Dos por tres comento por ahí que cuando uno se va de su país acaba conociéndolo de una manera distinta. Para bien o para mal, al mirarlo desde otro lado aparecen contextos nuevos y cambia la perspectiva. Pero, además de esta cuestión (que bien podría ocupar una columna entera), mudarse de lugar en el mundo hace que uno aprenda historia nacional y geografía, que se empape de cocina y que empiece a conceptualizar la cultura, lo sabido y lo obvio para poder explicárselo a los demás. Todas esas cosas tan habituales y nuestras, tan básicas como un termo y un mate, resultan extrañas en otras tierras y siembran curiosidad. Y definirlas no siempre es sencillo.
Lo cotidiano, precisamente por serlo, no requiere muchas teorías. Uno toma mate y punto; no piensa en el recipiente, el contenido, el origen y la costumbre de sacar a pasear todo el kit. Es así. Lo mismo pasa con otras costumbres y rasgos sociales que se instalan en la obviedad hasta que uno se enfrenta a la tarea de aprehenderlos, dibujarlos con palabras y enseñárselos a otros. En ese momento, la cosa se complica y la única manera de zafar es investigar un poco en las raíces. Por eso, todo aquello que en la adolescencia podía parecernos un bodrio (o era pasto de trencito en el liceo) adquiere de pronto una importancia renovada, un significado distinto que uno busca y necesita conocer.
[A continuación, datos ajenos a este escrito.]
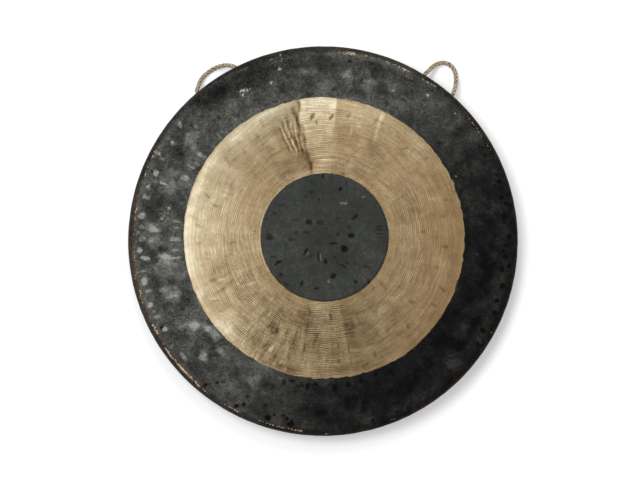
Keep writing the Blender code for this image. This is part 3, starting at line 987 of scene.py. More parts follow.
# Marks on the dark disc in the middle: how far right of and above its centre the picture shows them, half
# length and half width (mm), and the clock angle that they point along
MIDDLE_MARKS = {
    0.30: ((59, 62, 2, 2, 0), (6, -68, 2.4, 2, 0), (29, 52, 8, 1.6, 90), (-26, -25, 5, 1.4, 35),
           (-6, -30, 6, 1.4, 172)),
    -0.18: ((-9, 57, 3, 2.4, 0), (-29, 63, 2.4, 2, 0), (-20, 69, 3, 1.8, 50), (-76, 36, 3.4, 2.8, 0),
            (-66, 49, 6, 2, 60), (-7, 22, 6.5, 4.5, 90), (-43, 7, 4, 3, 0), (-28, 8, 4, 2.8, 90),
            (37, 15, 4, 3.4, 0), (20, 4, 3.6, 3, 0), (17, -31, 2.6, 2.2, 0), (-67, -58, 4, 3, 0),
            (-58, -71, 5, 2.2, 110), (-51, -4, 6, 1.8, 95), (-44, 26, 7, 1.6, 95), (-79, -29, 6, 1.6, 80),
            (-88, 5, 6, 1.6, 72), (27, -43, 11, 1.6, 118), (64, -45, 8, 1.6, 100), (84, 16, 6, 1.5, 88),
            (84, 12, 6, 1.5, 86), (84, 6, 6, 1.5, 86), (84, 0, 5, 1.5, 90), (34, -39, 2, 2, 0),
            (-21, -29, 4, 1.6, 10), (33, 82, 5, 1.6, 10)),
    -0.27: ((25, 74, 4, 3.2, 90), (-24, 23, 5, 4, 90), (-84, 0, 6, 5, 60), (2, -37, 4, 3.5, 0),
            (47, -68, 3.5, 3, 0), (-12, -78, 4.5, 2.8, 60), (-35, -71, 5.5, 2, 20), (-2, 93, 4, 2, 0),
            (-29, -22, 7, 1.8, 35), (-9, -29, 8.5, 1.8, 172), (14, -9, 7, 2, 80), (46, 31, 7, 2, 55),
            (67, -67, 3, 2, 0)),
    -0.36: ((41, 3, 5.5, 4, 70), (14, -59, 5, 4, 60), (-71, -39, 8, 2, 55)),
    -0.45: ((30, -17, 6, 5, 140),),
}
# How deep the marks of each kind are beaten, and how strongly their tone shows
BAND_DEPTH, BAND_CONTRAST = 0.00045, 1.25
RING_DEPTH, RING_CONTRAST = 0.00012, 0.62
MIDDLE_DEPTH, MIDDLE_CONTRAST = 0.00022, 0.95
# Fainter marks at random between them: how many, the radii that they lie between, half length, half width,
# depth, change of tone, and how far they may turn from pointing outwards (degrees)
SCATTERED = (
    (50, (0.104, 0.205), (0.006, 0.013), (0.0016, 0.0030), 0.00006, (-0.14, 0.08), 35.0),
    (40, (0.020, 0.094), (0.004, 0.009), (0.0010, 0.0016), 0.00005, (-0.12, 0.06), 180.0),
    (120, (0.225, 0.276), (0.008, 0.016), (0.006, 0.012), 0.00020, (-0.08, 0.04), 180.0),
    (130, (0.220, 0.289), (0.0024, 0.0046), (0.0018, 0.0030), 0.00025, (-0.20, 0.08), 180.0),
)
# The hammer's blows on the back: how many, how far out, and the limits of half length, half width, turn,
# depth and change of tone
BACK_BLOWS = 420
BACK_REACH = 0.285
BLOW_LIMITS = ((0.008, 0.016), (0.007, 0.012), (0.0, math.pi), (0.0001, 0.00032), (-0.16, 0.10))
# The squared distance from a mark's middle at which its tone has faded, and at which it is full, where 1 is
# the edge of the beaten hollow
MARK_FADED, MARK_FULL = 1.2, 0.45


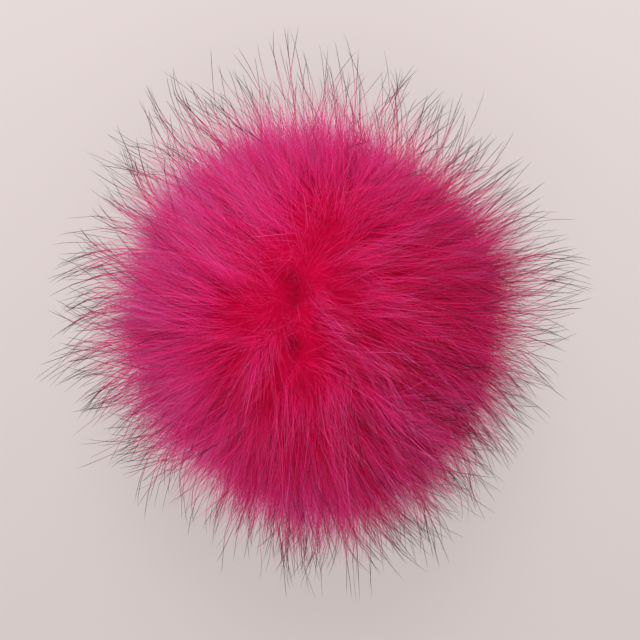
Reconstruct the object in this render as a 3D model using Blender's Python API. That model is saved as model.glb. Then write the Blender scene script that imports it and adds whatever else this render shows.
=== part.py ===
# Pom pom of long dyed fur: a disc of pelt gathered into a stuffed ball, resting on its gathered base.
# Metres, +Z up. The origin is the middle of the flat spot it rests on, and the hair's whorl is on top.
# The ball is one solid: a packed core of underfur with three-sided locks that part from it at their roots.

import math
import random

import bmesh
import bpy
from mathutils import Quaternion, Vector, noise

CORE_RADIUS = 0.052  # from the ball's middle to where the locks part
REACH = 0.082  # from the ball's middle to an average lock's tip
MIDDLE_HEIGHT = 0.056  # from the surface to the ball's middle
FLAT_RADIUS = 0.020  # of the flat spot, where the ball's weight presses the hair together
FLAT_CORNERS = 12
ON_FLOOR = 1e-6  # a corner no higher than this over the flat spot belongs to it
ROOT_POINTS = 154  # corners of the core; its 294 triangular faces each carry one lock
ROOT_JITTER = 0.20  # how far a corner strays from its even place, as a share of the corners' spacing
CLEAR_OF_FLAT = 0.75  # corners nearer the flat spot's edge than this share of the spacing are left out
ROOT_GAP = 0.0006  # half the gap between two neighbouring locks at their roots
REACH_VARIES = 0.05  # a lock's reach varies by this share
LEAN_VARIES = 0.08  # and its lean by this one
SWIRL = math.radians(24)  # neighbouring locks turn aside together by up to about this much
SWIRL_SCALE = 2.2  # lumps of such turning across the ball's radius
SEED = 11

WHORL = Vector((-0.112, 0.060, 1.0)).normalized()  # direction of the whorl from the ball's middle

ARM_WIDTH = 0.003  # the hair turns over across this much of the parting
PARTING_ENDS = 0.5  # angle from the whorl, in radians, up to which only the parting turns the hair
DOWNWARD_FROM = 1.7  # and past which it lies straight down

# The parting's three arms, as tangents from the whorl towards +X and +Y, in metres
PARTING_ARMS = (
    {"name": "upper", "end": Vector((0.010, 0.028))},
    {"name": "lower", "end": Vector((-0.004, -0.020))},
    {"name": "left", "end": Vector((-0.014, -0.006))},
)

# Lean of a lock away from the whorl, as the angle between its root and its tip seen from the ball's middle,
# its reach as a share of the average, and the core's radius as a share of CORE_RADIUS, larger near the flat
# spot, where the hair packs together under the ball
LOCKS_FROM_TOP = (
    {"angle": 0, "lean": 6, "reach": 0.93, "core": 1.0},
    {"angle": 12, "lean": 11, "reach": 0.95, "core": 1.0},
    {"angle": 30, "lean": 15, "reach": 0.98, "core": 1.0},
    {"angle": 60, "lean": 14, "reach": 1.0, "core": 1.0},
    {"angle": 90, "lean": 10, "reach": 1.0, "core": 1.0},
    {"angle": 112, "lean": 7, "reach": 1.0, "core": 1.0},
    {"angle": 130, "lean": 2, "reach": 1.0, "core": 1.02},
    {"angle": 160, "lean": -12, "reach": 1.0, "core": 1.14},
)

# A lock's cross-sections between its root and its tip
LOCK_SECTIONS = (
    {"reach": 0.18, "bend": 0.10, "width": 0.96},
    {"reach": 0.40, "bend": 0.32, "width": 0.78},
    {"reach": 0.64, "bend": 0.60, "width": 0.46},
    {"reach": 0.84, "bend": 0.84, "width": 0.20},
)

# Broad lumps of the coat: lobes round the ball, each standing proud by a share of the radius
LUMPS = (
    {"lobes": 2, "towards": math.radians(100), "share": 0.014},
    {"lobes": 3, "towards": math.radians(20), "share": 0.012},
    {"lobes": 5, "towards": math.radians(262), "share": 0.010},
)

# Two fuller places at the ball's side, each as wide as its spread
BULGES = (
    {"towards": math.radians(272), "spread": math.radians(24), "share": 0.050},
    {"towards": math.radians(24), "spread": math.radians(14), "share": 0.035},
)

MIDDLE = Vector((0, 0, MIDDLE_HEIGHT))
UP = Vector((0, 0, 1))
FUR_COLOUR = (0.52, 0.012, 0.10)  # hot pink, linear


def clear_scene():
    for thing in list(bpy.data.objects):
        bpy.data.objects.remove(thing, do_unlink=True)


def from_table(rows, key, value, at):
    """The value between a table's rows, in straight steps."""
    for low, high in zip(rows, rows[1:]):
        if at <= high[key]:
            share = max(0.0, (at - low[key]) / (high[key] - low[key]))
            return low[value] + share * (high[value] - low[value])
    return rows[-1][value]


def lump_share(direction):
    """How much larger the coat is than a true ball in this direction."""
    around = math.atan2(direction.y, direction.x)
    level = 1 - direction.z**2
    total = sum(row["share"] * math.cos(row["lobes"] * (around - row["towards"])) for row in LUMPS)
    for row in BULGES:
        aside = math.remainder(around - row["towards"], 2 * math.pi)
        total += row["share"] * math.exp(-((aside / row["spread"]) ** 2))
    return 1 + level * total


def core_radius(direction):
    """From the ball's middle to the core's surface."""
    angle = math.degrees(direction.angle(UP))
    return CORE_RADIUS * lump_share(direction) * from_table(LOCKS_FROM_TOP, "angle", "core", angle)


def flow_at(direction):
    """Unit tangent along which the hair lies: away from the parting on top, straight down further out."""
    offset = direction - WHORL * direction.dot(WHORL)
    here = Vector((offset.x, offset.y)) * CORE_RADIUS
    away = Vector((0.0, 0.0))
    for arm in PARTING_ARMS:
        along = max(0.0, min(1.0, here.dot(arm["end"]) / arm["end"].length_squared))
        from_arm = here - arm["end"] * along
        away += from_arm / max(from_arm.length_squared, ARM_WIDTH**2)
    share = max(0.0, min(1.0, (direction.angle(WHORL) - PARTING_ENDS) / (DOWNWARD_FROM - PARTING_ENDS)))
    aim = Vector((away.x, away.y, 0.0)).normalized() * (1 - share) - UP * share
    tangent = aim - direction * aim.dot(direction)
    return tangent.normalized()


def root_directions(rng):
    """Corners of the core, evenly wound round the ball and then strayed a little, clear of the flat spot."""
    spacing = math.sqrt(4 * math.pi / ROOT_POINTS)
    flat_edge = math.pi - math.atan(FLAT_RADIUS / MIDDLE_HEIGHT)
    golden = math.pi * (3 - math.sqrt(5))
    found = []
    for index in range(ROOT_POINTS):
        z = 1 - (2 * index + 1) / ROOT_POINTS
        ring = math.sqrt(1 - z * z)
        even = Vector((ring * math.cos(index * golden), ring * math.sin(index * golden), z))
        stray = Vector((rng.uniform(-1, 1), rng.uniform(-1, 1), rng.uniform(-1, 1))) * ROOT_JITTER * spacing
        place = (even + stray).normalized()
        if place.angle(UP) < flat_edge - CLEAR_OF_FLAT * spacing:
            found.append(place)
    return found


def build_core(mesh, directions):
    """Closes the corners into a ball of triangles and merges those of the flat spot into one face."""
    for direction in directions:
        mesh.verts.new(direction * MIDDLE_HEIGHT)
    edge = Vector((FLAT_RADIUS, 0, -MIDDLE_HEIGHT)).normalized()
    for corner in range(FLAT_CORNERS):
        turn = Quaternion(UP, 2 * math.pi * corner / FLAT_CORNERS)
        mesh.verts.new(turn @ edge * MIDDLE_HEIGHT)
    bmesh.ops.convex_hull(mesh, input=mesh.verts[:])
    bmesh.ops.recalc_face_normals(mesh, faces=mesh.faces[:])
    flat_z = edge.z * MIDDLE_HEIGHT + ON_FLOOR
    on_floor = [face for face in mesh.faces if all(vert.co.z < flat_z for vert in face.verts)]
    bmesh.ops.dissolve_faces(mesh, faces=on_floor)
    for vert in mesh.verts:
        direction = vert.co.normalized()
        if vert.co.z < flat_z:
            vert.co = MIDDLE + direction * MIDDLE_HEIGHT / -direction.z
            vert.co.z = 0.0
        else:
            vert.co = MIDDLE + direction * core_radius(direction)


def lock_place(root, flow, lean, reach, share, bend):
    """A point of a lock's middle line, and the turn that carries the root's section there."""
    turn = Quaternion(root.cross(flow), lean * bend)
    direction = turn @ root
    limit = reach
    if direction.z < 0:
        limit = min(reach, MIDDLE_HEIGHT / -direction.z)
    start = core_radius(root)
    return MIDDLE + direction * (start + (limit - start) * share), turn


def grow_lock(mesh, face, rng):
    """Draws one face of the core out into a tapering lock that leans with the hair."""
    bmesh.ops.inset_individual(mesh, faces=[face], thickness=ROOT_GAP, use_even_offset=True)
    middle = face.calc_center_median()
    root = (middle - MIDDLE).normalized()
    corners = [vert.co - middle for vert in face.verts]
    flow = Quaternion(root, SWIRL * noise.noise(root * SWIRL_SCALE)) @ flow_at(root)
    angle = math.degrees(root.angle(UP))
    lean = math.radians(from_table(LOCKS_FROM_TOP, "angle", "lean", angle))
    lean *= 1 + rng.uniform(-LEAN_VARIES, LEAN_VARIES)
    reach = REACH * lump_share(root) * from_table(LOCKS_FROM_TOP, "angle", "reach", angle)
    reach *= 1 + rng.uniform(-REACH_VARIES, REACH_VARIES)
    for section in LOCK_SECTIONS:
        place, turn = lock_place(root, flow, lean, reach, section["reach"], section["bend"])
        face = bmesh.ops.extrude_discrete_faces(mesh, faces=[face])["faces"][0]
        offsets = [(turn @ corner) * section["width"] for corner in corners]
        lowest = min(place.z + offset.z for offset in offsets)
        place.z -= min(0.0, lowest)
        for vert, offset in zip(face.verts, offsets):
            vert.co = place + offset
    tip, _ = lock_place(root, flow, lean, reach, 1.0, 1.0)
    tip.z = max(tip.z, 0.0)
    face = bmesh.ops.extrude_discrete_faces(mesh, faces=[face])["faces"][0]
    bmesh.ops.pointmerge(mesh, verts=face.verts[:], merge_co=tip)


def fur_material():
    material = bpy.data.materials.new("pink_fur")
    material.use_nodes = True
    shader = material.node_tree.nodes["Principled BSDF"]
    shader.inputs["Base Color"].default_value = (*FUR_COLOUR, 1)
    shader.inputs["Roughness"].default_value = 0.85
    shader.inputs["Metallic"].default_value = 0.0
    return material


def build_fur_ball():
    rng = random.Random(SEED)
    mesh = bmesh.new()
    build_core(mesh, root_directions(rng))
    for face in [face for face in mesh.faces if len(face.verts) == 3]:
        grow_lock(mesh, face, rng)
    data = bpy.data.meshes.new("fur_ball")
    mesh.to_mesh(data)
    mesh.free()
    data.materials.append(fur_material())
    ball = bpy.data.objects.new("fur_ball", data)
    bpy.context.scene.collection.objects.link(ball)
    return ball


clear_scene()
build_fur_ball()
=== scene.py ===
import math

import bpy
import numpy as np
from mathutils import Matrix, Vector, kdtree, noise


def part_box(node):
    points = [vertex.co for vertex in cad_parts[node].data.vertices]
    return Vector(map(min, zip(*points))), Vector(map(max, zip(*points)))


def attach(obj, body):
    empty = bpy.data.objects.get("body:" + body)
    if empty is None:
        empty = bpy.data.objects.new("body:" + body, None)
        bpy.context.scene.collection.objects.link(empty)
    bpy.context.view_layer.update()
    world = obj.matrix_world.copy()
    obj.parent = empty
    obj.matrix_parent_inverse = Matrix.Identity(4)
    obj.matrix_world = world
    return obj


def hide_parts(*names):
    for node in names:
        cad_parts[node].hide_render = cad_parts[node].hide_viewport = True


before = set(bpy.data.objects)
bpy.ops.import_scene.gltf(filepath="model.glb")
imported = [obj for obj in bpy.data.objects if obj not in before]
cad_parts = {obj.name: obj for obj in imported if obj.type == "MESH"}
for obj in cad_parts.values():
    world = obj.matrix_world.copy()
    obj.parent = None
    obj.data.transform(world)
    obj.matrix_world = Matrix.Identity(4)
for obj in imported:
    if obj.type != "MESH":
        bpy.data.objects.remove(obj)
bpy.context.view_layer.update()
low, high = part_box("fur_ball")
solidWidth = (high.x - low.x + high.y - low.y) / 2  # across the locks' tips
print("frame loaded, the solid is", round(solidWidth * 1000), "mm wide and", round(high.z * 1000), "mm high")

# the ball that every piece grows on: metres and radians, but degrees where a row says so
ball = {
    "middle": np.array((0.0, 0.0, 0.056)),  # over the flat spot that the ball rests on
    "whorl": np.array((-0.112, 0.060, 0.992)),  # towards the whorl on top, seen from the middle
    "partingRadius": 0.06,  # of the ball on which the parting's arms are measured
    "armEnds": ((0.010, 0.028), (-0.0005, -0.0175), (-0.014, -0.006), (-0.001, 0.0075)),  # from the whorl
    "armWidth": 0.003,  # the hair turns over across this much of an arm
    "partingWidth": 0.0035,  # and stands up across this much
    "partingEnds": 0.5,  # angle from the whorl up to which only the parting turns the hair
    "downwardFrom": 1.7,  # and past which it hangs straight down
    "swirl": math.radians(24),  # neighbouring hairs turn aside together by up to about this much
    "swirlScale": 2.2,  # lumps of such turning across the ball's radius
    # where the hair is brushed aside, in degrees: where round the whorl, how far out, and by how much
    "turns": (
        {"around": 68, "width": 22, "out": 60, "outWidth": 60, "by": 28},
        {"around": 330, "width": 26, "out": 50, "outWidth": 50, "by": -16},
        {"around": 300, "width": 12, "out": 50, "outWidth": 50, "by": 10},
        {"around": 190, "width": 22, "out": 25, "outWidth": 22, "by": -24},
        {"around": 190, "width": 22, "out": 85, "outWidth": 25, "by": 15},
        {"around": 15, "width": 20, "out": 30, "outWidth": 25, "by": -14},
    ),
    "creaseRadius": 0.056,  # of the ball on which the creases are measured
    "creases": (
        {"from": (-0.0066, 0.0099), "to": (-0.0056, 0.0022), "width": 0.0020, "depth": 1.0},
        {"from": (-0.0056, 0.0022), "to": (-0.0074, -0.0006), "width": 0.0018, "depth": 1.0},
        {"from": (-0.0064, -0.0116), "to": (-0.0060, -0.0148), "width": 0.0021, "depth": 1.0},
        {"from": (-0.0205, -0.0050), "to": (-0.0175, -0.0056), "width": 0.0010, "depth": 0.6},
        {"from": (-0.0190, -0.0200), "to": (-0.0185, -0.0205), "width": 0.0045, "depth": 0.45},
    ),
    # broad lumps of the coat: how many round the ball, towards where, and by which share of the radius
    "lobes": ((2, math.radians(100), 0.014), (3, math.radians(20), 0.012), (5, math.radians(262), 0.010)),
    # fuller and flatter places at the side: towards where, how wide, and by which share
    "bulges": (
        (math.radians(282), math.radians(24), 0.085),
        (math.radians(13), math.radians(18), 0.085),
        (math.radians(95), math.radians(18), 0.025),
        (math.radians(236), math.radians(18), -0.040),
    ),
    "leanAngles": (0, 12, 30, 60, 90, 112, 130, 160),  # degrees from straight up
    "leans": (6, 11, 15, 14, 10, 7, 2, -12),  # degrees by which hair leans over between root and tip
    "flatEdge": math.radians(164),  # angle from straight up past which nothing grows
}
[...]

Emigrar es como irse a recuperación de casi todas las materias, en sentido figurado y en sentido literal, porque uno se va y, sin darse cuenta, recupera, rescata, redescubre su identidad, su manera de entenderse con el mundo. No obstante, por mucho que se analice y se estudie, por mucho que se hojee el mataburros en busca de palabras precisas, hay un algo inexplicable de Uruguay que no puede encorsetarse con letritas. Lo he vuelto a comprobar en estos días, que todavía me ven pasar de ojotas por Montevideo y la Costa de Oro mientras España tirita de frío bajo unas gruesas capas de nieve.
Hay cosas que no pueden explicarse, ni siquiera con las mejores fotos. El olor del almacén del barrio, de fiambre y galletitas. La sensación de esquivar aguavivas moribundas en la arena. El sonido ambiente de una feria cualquiera. El crepitar de la leña ante la perspectiva del asado, el perfume de la carne y el sabor de las achuras. La maravilla de mirar al cielo y encontrar la cruz del sur, como si siempre hubiera estado ahí y no hubiera otro cielo posible.
Los cascarudos. El té de marcela. La dinámica remolona de 18 de Julio en enero. Las tormentas eléctricas que rajan en dos el firmamento. Los apagones que regalan noches a farol de mantilla. El paseo por la rambla y la rambla en sí. Los inciensos de verano. Los niños que todavía juegan en la calle sin cables, pantallas ni joystick. Las chicharras. El medio tanque. Los grillos. La fragancia de la tierra mojada. Ese todo indefinible que se teje en cada calle, cada esquina, cada espacio de Uruguay. Lo que nos hace ser quienes somos y no una cosa distinta. Eso que algunos tienen a bien llamar alma.
Y sí, quizá uno pueda buscar palabras para contar estas sensaciones, pero no creo que sea posible capturar la sensación en sí; meterla en un frasquito para destapar cada tanto. Tal vez sea que esa cosa inexplicable que se teje nos enreda en cada paso, que cuando uno camina por las calles de su infancia se tropieza con lo que fue, lo que no fue y lo que pudo haber sido. Que cada baldosa, cada rostro, cada brisa contiene algo que nos hace, nos refleja, nos lleva.
Quizá es que uno camina y se tropieza con los afectos, los recuerdos más lejanos, los proyectos, lo vivido. Uno se entrevera con el entorno, con paso torpe a veces, otras veces decidido. Vuelve al redil de los abrazos y así, entre tanto deambular y tropiezo necesario, se encuentra con uno mismo. Para contar eso, no hay palabra ni pixel que valga.